Первых два видения она объяснила сном, но третье невозможно было этим объяснить. Она ехала в Бомбей. Была одна в купе, но не спала, когда вдруг увидела его перед собою, но таким, каким был он двадцать лет тому назад. Она не только его видела, но говорила с ним…
Лишь придя в Суэц, она из газет узнала, что не была жертвой галлюцинаций, а точно (как и была в том уверена, хотя и старалась утешить себя предположениями противного) видела самого умершего.
Таким видениям (доподлинности явлений умерших, по собственной их воле, без всяких вызовов и медиумических вмешательств) она безусловно верила. Да и не могла не верить, всю жизнь их видя.
Едва попав на европейский берег, Е. П. Блаватская была осаждена приглашениями из Лондона, Парижа и Германии, но отказывалась от них упорно, стараясь лишь об одном: устроить свидание с теткой своей Фадеевой и со мной.

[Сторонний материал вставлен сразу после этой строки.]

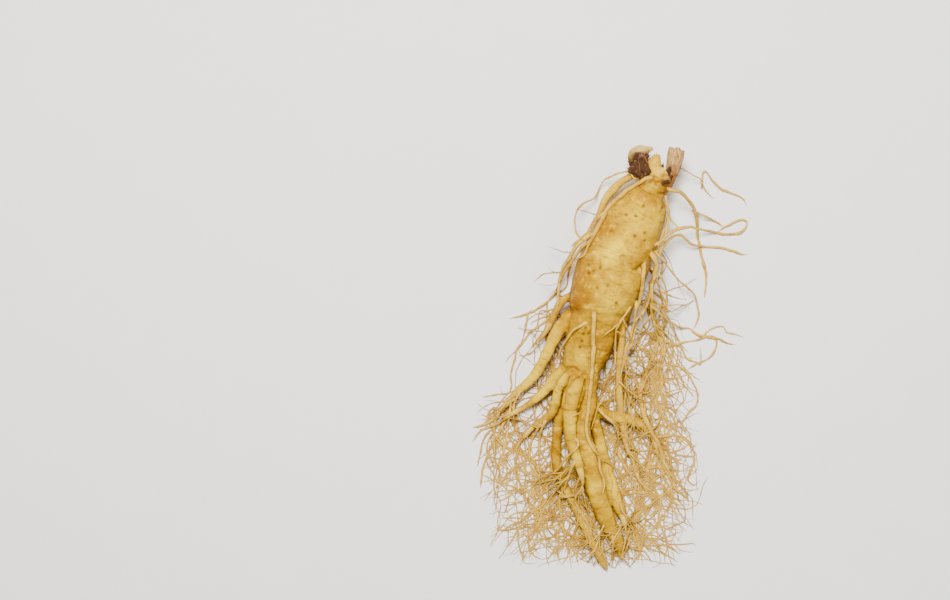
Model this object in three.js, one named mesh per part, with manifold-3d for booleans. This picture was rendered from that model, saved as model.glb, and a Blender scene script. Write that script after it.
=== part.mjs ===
// A fresh six-year ginseng root, lying on its side as it rests on a table.
// Millimetres, +Z up, crown towards +Y, legs towards -Y, underside on the plane Z = 0.
// Every limb is a list of stations [x, y, z, radius] along its middle line.
import * as THREE from "three";
import { mergeVertices } from "three/addons/utils/BufferGeometryUtils.js";
import Module from "manifold-3d";

// Driving dimensions.
const MIDDLE_X = 1.4; // middle of the outline seen from above, taken off every station
const MIDDLE_Y = 4.0;
const REACH = 400; // size of the block under the floor that trims the underside flat
const SCALE_THICKNESS = 0.5; // of a papery bud scale
const SCALE_TAPER = 0.75; // share of its width a bud scale loses towards the tip
const STUB_BORE = 1.3; // radius of the hollow pith at the end of the dried stem
const STUB_FLATNESS = 0.72; // height of the dried stem over its width
const BODY_FLATNESS = 0.98; // the same for the taproot's upper part
const WAIST_FLATTENING = 0.16; // how much less that is at the taproot's lower end
const UNEVENNESS = 0.02; // share of the radius by which the taproot is out of round

// How finely each kind of limb is divided: sides around it, steps along it.
const BODY_MESH = { sides: 22, steps: 34 };
const CROWN_MESH = { sides: 14, steps: 12 };
const LEG_MESH = { sides: 12, steps: 20 };
const LATERAL_MESH = { sides: 8, steps: 14 };
const STRAND_MESH = { sides: 6, steps: 16 };

const wasm = await Module();
wasm.setup();

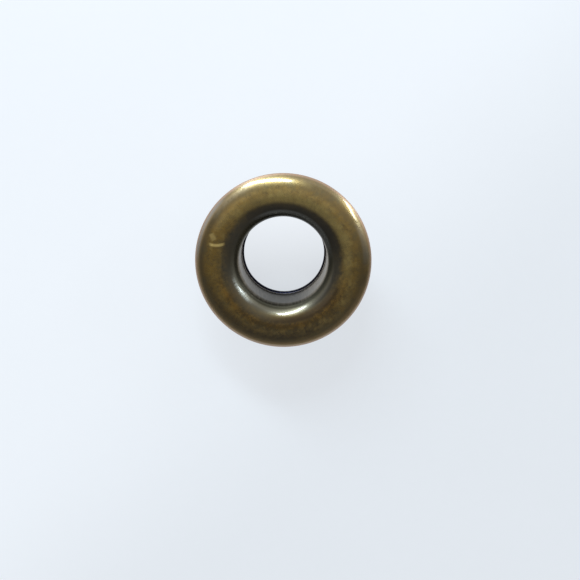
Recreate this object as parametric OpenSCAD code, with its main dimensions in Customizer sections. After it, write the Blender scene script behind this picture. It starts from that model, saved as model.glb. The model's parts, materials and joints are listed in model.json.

Она писала нам умоляющие письма, призывая нас к себе в гости. Погостив некоторое время в Ницце у леди Кэтнесс, герцогини де Помар, председательницы одной из двух парижских ветвей Теософического общества, она в мае переехала в Париж, наняв себе там отдельную небольшую квартиру, где рассчитывала прожить спокойно. Но весть о ее прибытии скоро появилась в газетах, и ее стали осаждать друзья, знакомые, любопытствовавшие и репортеры.
Желая временно спастись из этого осадного положения, она приняла приглашение своих больших поклонников графа и графини Д’Адемар[44]
, живших неподалеку от S.-Denis, в прелестной вилле возле Enghien.